Other spinning was contracted out to farmers to reduce the costs, thereby also reducing the number of professional spinners in the cities.

Ruth B said...

1. You don't know me, so you don't know if you can spin "faster and better" than I can, so that statement is mere conjecture. No facts in evidence. Bad science, Aaron.

2. Your version of history is unsupported by archaeological and historical evidence. Liking or disliking has nothing to do with it. You're just wrong.

3. If I understand you correctly, you are claiming to know more and be a better spinning wheel maker than Alden Amos - a man who is legendary for the quality of his wheels and who is a published writer. Not everyone enjoys AA's book, but I have never heard anyone say that he didn't make a fine wheel. Do you have people waiting five years for your jacked-up Ashford Traditionals? Until you do, you are spitting into the wind, and we all know what that results in.

Aaron said...

Ruth B.
I do not need to know anything about you. I know the physics of your wheels. Physics always works, and physics never lies.

Alden always checked the speed of wheels with a strobe. I use a digital tachometer to tune my wheel to check for drive-band slippage and such. I encourage everyone to do that. It adds a lot of truth to the discussion.

Alden Amos made the kind of wheel that spinners wanted. He did not push other technologies at spinners. Using DRS takes mathematical training which most modern spinners do not have. It would take me a week to teach you the math.

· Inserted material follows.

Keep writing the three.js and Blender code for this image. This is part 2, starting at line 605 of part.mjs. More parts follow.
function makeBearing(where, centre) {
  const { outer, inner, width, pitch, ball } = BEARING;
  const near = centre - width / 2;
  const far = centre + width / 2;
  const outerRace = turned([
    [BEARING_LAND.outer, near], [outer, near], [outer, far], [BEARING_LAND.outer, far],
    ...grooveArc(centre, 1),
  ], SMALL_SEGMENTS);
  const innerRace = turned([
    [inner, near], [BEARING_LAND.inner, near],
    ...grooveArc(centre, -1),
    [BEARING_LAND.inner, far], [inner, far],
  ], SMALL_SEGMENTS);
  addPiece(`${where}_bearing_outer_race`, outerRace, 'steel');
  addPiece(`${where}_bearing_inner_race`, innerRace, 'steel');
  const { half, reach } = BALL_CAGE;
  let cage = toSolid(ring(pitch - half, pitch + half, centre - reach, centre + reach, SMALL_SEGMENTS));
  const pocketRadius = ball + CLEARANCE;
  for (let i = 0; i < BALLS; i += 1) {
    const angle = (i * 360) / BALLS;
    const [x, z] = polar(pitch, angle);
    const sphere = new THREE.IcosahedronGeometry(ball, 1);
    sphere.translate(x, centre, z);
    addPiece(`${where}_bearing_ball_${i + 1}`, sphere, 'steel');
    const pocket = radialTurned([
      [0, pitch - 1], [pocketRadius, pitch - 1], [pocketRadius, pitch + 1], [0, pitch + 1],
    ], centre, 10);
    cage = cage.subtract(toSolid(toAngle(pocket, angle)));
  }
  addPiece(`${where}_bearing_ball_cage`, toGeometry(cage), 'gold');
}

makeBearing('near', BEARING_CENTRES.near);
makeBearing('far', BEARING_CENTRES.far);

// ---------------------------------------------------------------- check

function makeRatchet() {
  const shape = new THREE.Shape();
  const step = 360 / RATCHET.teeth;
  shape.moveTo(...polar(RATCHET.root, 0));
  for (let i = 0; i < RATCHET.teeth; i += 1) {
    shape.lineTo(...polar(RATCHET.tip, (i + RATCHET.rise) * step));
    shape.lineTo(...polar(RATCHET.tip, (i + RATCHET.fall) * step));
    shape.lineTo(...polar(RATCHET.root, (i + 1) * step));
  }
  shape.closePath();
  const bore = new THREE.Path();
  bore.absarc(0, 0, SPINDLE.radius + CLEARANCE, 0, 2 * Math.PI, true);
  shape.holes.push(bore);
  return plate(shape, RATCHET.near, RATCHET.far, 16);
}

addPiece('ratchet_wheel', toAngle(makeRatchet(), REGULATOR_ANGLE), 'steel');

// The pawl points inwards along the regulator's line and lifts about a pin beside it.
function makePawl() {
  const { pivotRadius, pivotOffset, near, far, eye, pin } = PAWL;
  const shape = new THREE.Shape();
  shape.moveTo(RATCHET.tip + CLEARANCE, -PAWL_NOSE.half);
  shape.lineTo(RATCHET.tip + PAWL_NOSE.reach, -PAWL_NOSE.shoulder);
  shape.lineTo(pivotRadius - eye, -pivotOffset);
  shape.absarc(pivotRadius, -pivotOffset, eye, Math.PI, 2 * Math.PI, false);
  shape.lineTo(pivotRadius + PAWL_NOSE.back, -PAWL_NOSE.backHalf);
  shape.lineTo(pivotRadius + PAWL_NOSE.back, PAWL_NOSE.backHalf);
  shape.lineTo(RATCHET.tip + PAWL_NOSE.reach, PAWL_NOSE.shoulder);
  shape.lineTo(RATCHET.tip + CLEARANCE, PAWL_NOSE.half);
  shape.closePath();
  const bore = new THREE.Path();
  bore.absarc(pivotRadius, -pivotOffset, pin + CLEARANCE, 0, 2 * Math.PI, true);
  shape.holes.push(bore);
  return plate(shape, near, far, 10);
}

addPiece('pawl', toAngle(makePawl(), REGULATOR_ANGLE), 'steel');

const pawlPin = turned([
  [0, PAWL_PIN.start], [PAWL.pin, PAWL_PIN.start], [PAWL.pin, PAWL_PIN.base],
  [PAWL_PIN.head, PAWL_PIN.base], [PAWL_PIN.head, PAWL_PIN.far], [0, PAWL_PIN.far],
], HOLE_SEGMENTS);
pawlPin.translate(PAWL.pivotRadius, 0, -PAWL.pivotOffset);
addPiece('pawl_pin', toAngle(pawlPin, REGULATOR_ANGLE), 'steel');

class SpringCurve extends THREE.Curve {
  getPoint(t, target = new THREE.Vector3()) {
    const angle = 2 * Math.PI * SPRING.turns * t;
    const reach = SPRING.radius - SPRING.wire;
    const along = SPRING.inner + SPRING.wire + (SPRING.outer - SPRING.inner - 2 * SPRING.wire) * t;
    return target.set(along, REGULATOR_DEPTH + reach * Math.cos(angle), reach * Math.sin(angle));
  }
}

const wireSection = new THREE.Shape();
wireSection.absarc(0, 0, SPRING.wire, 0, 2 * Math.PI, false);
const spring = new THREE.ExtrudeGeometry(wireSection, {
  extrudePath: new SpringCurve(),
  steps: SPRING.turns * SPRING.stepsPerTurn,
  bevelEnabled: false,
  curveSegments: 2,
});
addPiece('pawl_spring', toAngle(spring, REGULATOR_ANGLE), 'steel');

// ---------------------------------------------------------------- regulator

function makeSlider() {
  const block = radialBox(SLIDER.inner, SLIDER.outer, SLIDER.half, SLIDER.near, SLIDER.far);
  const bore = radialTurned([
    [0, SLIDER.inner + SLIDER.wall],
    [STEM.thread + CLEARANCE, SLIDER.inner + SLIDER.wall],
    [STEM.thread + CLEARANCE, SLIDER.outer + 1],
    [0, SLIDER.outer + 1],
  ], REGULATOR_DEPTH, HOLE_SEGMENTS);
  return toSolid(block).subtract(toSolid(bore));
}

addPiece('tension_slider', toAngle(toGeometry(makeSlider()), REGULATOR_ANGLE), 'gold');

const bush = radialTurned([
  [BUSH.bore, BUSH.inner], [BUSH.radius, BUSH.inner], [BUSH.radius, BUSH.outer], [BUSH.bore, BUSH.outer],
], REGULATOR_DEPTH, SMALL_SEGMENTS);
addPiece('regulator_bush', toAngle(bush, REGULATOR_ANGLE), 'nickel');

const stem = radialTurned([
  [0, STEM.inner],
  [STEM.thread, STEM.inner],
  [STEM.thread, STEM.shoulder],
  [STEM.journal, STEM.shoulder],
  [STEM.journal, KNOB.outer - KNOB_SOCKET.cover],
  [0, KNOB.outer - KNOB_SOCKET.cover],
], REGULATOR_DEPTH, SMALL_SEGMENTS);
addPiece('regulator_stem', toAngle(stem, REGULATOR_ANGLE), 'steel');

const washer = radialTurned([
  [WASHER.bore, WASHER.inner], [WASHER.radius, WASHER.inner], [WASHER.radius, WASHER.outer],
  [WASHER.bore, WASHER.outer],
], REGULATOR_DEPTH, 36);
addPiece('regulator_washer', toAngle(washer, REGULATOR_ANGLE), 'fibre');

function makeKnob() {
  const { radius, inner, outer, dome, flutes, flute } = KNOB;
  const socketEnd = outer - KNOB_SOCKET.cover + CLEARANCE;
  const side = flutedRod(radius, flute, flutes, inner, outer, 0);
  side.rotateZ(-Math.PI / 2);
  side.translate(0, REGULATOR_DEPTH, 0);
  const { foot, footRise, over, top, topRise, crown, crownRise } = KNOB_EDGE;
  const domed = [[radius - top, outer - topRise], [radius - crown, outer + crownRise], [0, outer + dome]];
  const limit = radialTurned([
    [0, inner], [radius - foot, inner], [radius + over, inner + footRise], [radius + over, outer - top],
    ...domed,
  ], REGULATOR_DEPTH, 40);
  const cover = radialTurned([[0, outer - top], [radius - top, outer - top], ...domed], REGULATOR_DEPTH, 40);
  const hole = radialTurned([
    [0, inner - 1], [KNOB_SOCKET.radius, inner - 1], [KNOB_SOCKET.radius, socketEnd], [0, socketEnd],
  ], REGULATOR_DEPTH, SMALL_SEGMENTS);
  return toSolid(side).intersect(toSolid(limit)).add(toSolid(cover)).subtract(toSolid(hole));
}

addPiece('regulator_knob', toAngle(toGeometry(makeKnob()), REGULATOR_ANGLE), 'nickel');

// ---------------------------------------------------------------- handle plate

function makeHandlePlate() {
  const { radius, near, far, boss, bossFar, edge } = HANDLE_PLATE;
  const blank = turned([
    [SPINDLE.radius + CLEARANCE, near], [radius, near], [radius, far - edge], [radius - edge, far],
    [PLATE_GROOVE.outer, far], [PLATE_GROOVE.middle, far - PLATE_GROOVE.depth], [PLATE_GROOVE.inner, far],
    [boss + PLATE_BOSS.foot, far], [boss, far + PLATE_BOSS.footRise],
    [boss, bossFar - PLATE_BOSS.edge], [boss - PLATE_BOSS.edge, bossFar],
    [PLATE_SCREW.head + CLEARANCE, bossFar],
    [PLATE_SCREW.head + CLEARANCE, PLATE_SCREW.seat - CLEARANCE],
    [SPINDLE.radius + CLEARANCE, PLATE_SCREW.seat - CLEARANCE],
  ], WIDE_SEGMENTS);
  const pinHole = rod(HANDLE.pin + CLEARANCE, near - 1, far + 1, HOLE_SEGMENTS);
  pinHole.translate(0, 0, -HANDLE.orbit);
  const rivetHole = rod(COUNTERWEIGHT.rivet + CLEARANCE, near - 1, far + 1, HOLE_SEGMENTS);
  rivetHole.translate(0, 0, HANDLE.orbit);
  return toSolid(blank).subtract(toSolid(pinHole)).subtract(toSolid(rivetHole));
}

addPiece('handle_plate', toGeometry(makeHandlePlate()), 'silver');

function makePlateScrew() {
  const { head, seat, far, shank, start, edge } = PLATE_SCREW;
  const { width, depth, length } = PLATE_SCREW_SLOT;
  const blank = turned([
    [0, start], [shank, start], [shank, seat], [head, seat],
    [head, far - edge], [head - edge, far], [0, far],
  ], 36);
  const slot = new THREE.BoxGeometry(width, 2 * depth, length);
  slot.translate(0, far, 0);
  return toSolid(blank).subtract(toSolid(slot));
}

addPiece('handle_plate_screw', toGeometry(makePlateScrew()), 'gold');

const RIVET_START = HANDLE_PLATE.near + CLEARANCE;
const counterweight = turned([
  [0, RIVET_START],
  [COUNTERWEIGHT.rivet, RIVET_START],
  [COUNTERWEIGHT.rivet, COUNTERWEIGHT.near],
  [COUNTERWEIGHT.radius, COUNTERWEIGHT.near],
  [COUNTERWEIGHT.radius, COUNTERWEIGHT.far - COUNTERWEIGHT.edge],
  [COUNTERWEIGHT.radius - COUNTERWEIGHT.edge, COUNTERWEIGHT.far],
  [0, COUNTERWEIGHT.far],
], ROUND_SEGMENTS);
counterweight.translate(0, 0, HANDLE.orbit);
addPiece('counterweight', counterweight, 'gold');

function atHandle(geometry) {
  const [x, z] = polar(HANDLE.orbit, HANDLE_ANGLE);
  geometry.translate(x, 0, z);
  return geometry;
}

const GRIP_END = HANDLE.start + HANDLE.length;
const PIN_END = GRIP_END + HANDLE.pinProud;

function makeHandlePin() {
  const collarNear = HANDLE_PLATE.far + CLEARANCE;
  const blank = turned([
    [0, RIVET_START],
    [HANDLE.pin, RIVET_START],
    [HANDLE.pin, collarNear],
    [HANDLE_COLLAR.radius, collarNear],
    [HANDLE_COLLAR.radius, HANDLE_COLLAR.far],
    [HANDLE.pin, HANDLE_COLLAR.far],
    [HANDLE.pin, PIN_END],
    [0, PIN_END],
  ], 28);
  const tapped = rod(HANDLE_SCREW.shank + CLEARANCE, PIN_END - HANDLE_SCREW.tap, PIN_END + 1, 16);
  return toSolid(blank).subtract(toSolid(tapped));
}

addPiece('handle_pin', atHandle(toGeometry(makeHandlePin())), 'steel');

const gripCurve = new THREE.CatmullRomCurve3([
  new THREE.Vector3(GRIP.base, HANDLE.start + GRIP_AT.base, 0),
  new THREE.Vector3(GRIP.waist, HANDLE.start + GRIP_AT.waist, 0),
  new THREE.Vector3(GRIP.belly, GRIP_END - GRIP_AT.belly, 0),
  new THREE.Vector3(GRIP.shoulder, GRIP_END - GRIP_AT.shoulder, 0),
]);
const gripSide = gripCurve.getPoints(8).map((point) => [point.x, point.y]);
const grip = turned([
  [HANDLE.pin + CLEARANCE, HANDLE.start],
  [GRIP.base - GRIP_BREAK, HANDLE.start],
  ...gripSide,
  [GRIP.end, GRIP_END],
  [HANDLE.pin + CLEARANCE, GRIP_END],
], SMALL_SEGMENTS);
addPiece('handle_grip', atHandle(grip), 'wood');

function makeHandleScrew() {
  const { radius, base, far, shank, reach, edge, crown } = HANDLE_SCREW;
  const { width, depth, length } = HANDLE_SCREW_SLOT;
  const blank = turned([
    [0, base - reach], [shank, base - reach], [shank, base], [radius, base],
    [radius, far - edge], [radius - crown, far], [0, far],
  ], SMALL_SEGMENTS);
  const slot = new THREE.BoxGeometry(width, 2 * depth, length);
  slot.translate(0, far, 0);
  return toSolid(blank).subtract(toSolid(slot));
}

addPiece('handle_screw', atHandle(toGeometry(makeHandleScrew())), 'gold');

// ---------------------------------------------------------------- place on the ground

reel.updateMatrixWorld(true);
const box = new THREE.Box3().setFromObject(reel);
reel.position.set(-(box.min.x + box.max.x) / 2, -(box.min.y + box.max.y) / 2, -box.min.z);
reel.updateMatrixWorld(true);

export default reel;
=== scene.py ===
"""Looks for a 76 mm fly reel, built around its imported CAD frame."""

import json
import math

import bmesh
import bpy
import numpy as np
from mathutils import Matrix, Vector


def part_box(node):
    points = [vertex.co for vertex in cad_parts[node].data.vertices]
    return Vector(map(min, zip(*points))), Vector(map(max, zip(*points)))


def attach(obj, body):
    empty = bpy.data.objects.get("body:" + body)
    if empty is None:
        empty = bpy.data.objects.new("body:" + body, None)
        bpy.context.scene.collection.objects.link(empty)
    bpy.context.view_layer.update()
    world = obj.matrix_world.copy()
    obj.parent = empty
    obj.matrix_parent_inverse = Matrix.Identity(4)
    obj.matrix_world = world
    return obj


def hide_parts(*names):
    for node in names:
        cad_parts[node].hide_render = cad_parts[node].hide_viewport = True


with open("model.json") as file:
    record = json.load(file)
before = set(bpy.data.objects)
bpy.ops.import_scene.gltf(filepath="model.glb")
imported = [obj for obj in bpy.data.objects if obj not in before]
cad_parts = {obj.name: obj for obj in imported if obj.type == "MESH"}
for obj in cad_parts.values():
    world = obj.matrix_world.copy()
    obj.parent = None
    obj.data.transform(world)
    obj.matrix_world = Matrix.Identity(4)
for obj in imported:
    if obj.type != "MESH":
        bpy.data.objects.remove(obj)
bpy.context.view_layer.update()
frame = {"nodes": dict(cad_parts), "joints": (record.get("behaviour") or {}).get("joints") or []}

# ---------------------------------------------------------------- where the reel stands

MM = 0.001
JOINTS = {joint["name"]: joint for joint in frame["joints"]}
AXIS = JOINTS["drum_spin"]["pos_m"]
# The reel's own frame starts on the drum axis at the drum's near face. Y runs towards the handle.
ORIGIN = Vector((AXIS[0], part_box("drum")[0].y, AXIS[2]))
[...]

What I have not heard anyone else say is, "I also can spin a hank of sport weight, worsted spun 5-ply in a day." When I hear that, I will know that others are also spinning fast. That means folk have their wheel tuned to spin at ~3,000 rpm - or they are spending all day
spinning.

Right now, my wheel is set to spin cotton at 40,000 ypp/ 80 yd/gm (26 tpi), and the latest digital tachometer reading is 4,300 rpm, meaning I can spin fine cotton at just over 200 yards per hour.

Now, go work on your own spinning. If you had good and worthwhile spinning projects you would be reporting them, rather than trying to denigrate what I am doing. That so many spinners spend so much effort denigrating what I do, suggests that, many spinners are jealous of me.

I say what spinning is possible. I have spent years working out reasonable estimates of "commercial rate" - how fast a professional spinner could spin. I have reported that rate. I do not say "you" should spin that fast,I merely say it is how fast an expert spinner can spin. I spent a couple of years understanding "spin count". I do not say you should be able to spin at the spin count, I say that a "competent spinner" should be able to spin at the spin count - and that is taken from the definition of "spin count".

I do not care how fine you spin, but the historical concept of spinning at the spin could is a concept that we should keep in the craft, because sometime in the future, it may be useful. The idea is like a Ming vase, it may not be to your taste, but it tells us about the world heritage.


Aaron said...

Craftswomen,
Textiles may have been used as hard labor in prisons, but commercial enterprises produced the great bulk of the finer textiles.

Show us contracts where Spinhuis produced fine textiles.

In those days, sails for ships/windmills and bags to store grain in were all woven from hand spun yarn. Then, there was a need for soldier's and sailor's uniforms. Plenty of ordinary textile work for prisoners with limited spinning skills.

More likely, bales of fine textiles from commercial spinners/weavers were packaged in coarse wrappings made at the Spinhuis.